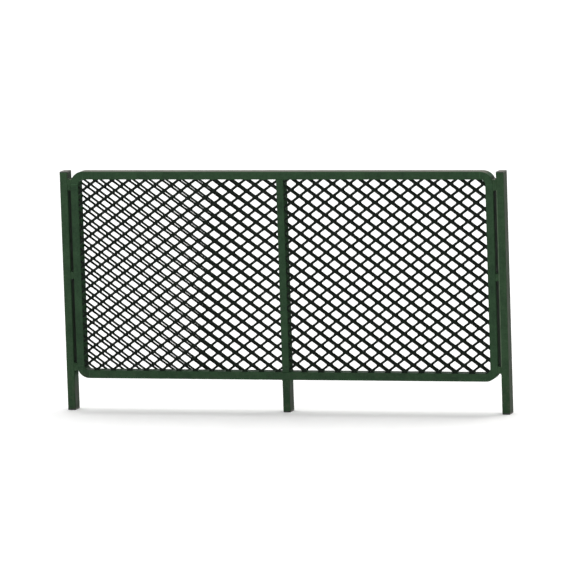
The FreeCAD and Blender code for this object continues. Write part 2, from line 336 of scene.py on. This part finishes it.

● ● ●

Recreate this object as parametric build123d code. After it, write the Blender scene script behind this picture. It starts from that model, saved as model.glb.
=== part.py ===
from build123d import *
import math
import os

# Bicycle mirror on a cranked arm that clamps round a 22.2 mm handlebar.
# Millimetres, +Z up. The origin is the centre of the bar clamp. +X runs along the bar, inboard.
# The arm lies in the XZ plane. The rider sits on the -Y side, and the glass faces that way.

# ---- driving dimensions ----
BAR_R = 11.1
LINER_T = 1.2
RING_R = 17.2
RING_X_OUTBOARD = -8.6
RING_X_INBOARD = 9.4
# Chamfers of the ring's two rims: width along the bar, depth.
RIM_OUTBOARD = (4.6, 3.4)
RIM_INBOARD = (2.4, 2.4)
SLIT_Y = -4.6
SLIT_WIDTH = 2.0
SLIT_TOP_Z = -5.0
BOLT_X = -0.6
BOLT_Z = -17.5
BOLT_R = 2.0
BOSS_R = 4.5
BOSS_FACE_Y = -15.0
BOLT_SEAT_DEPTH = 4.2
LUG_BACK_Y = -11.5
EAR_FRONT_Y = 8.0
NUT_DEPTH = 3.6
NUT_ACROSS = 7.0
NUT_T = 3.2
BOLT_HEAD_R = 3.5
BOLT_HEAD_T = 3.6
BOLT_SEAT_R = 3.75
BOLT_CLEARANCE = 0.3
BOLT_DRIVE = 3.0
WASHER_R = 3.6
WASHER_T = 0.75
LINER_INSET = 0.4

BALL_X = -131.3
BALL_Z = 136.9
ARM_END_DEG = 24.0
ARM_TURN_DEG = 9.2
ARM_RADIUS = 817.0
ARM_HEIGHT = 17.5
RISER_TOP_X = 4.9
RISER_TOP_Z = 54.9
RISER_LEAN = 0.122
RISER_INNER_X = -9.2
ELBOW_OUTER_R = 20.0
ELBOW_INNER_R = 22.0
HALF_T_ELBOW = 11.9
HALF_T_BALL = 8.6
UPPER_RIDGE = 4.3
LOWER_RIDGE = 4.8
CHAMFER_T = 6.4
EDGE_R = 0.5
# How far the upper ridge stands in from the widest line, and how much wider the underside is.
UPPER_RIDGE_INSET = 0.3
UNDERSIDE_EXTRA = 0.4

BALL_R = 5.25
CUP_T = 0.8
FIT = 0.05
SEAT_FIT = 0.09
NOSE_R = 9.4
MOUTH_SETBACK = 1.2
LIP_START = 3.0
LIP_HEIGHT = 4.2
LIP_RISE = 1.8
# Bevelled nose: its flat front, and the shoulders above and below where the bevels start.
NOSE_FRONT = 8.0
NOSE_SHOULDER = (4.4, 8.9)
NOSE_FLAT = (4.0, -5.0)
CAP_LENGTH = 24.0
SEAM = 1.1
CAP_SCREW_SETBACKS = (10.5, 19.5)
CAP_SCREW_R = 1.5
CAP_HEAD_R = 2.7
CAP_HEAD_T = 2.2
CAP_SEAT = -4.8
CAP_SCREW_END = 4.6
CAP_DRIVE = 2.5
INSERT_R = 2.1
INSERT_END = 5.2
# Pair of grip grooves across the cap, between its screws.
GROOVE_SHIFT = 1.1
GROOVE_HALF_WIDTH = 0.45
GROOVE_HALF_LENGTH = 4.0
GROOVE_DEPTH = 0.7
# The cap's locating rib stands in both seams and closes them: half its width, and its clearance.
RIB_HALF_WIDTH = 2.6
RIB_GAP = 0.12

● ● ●

**Problem details**
Find every line above that contains the word "this", and return each one.

**Task answer**
The FreeCAD and Blender code for this object continues. Write part 2, from line 336 of scene.py on. This part finishes it.
Recreate this object as parametric build123d code. After it, write the Blender scene script behind this picture. It starts from that model, saved as model.glb.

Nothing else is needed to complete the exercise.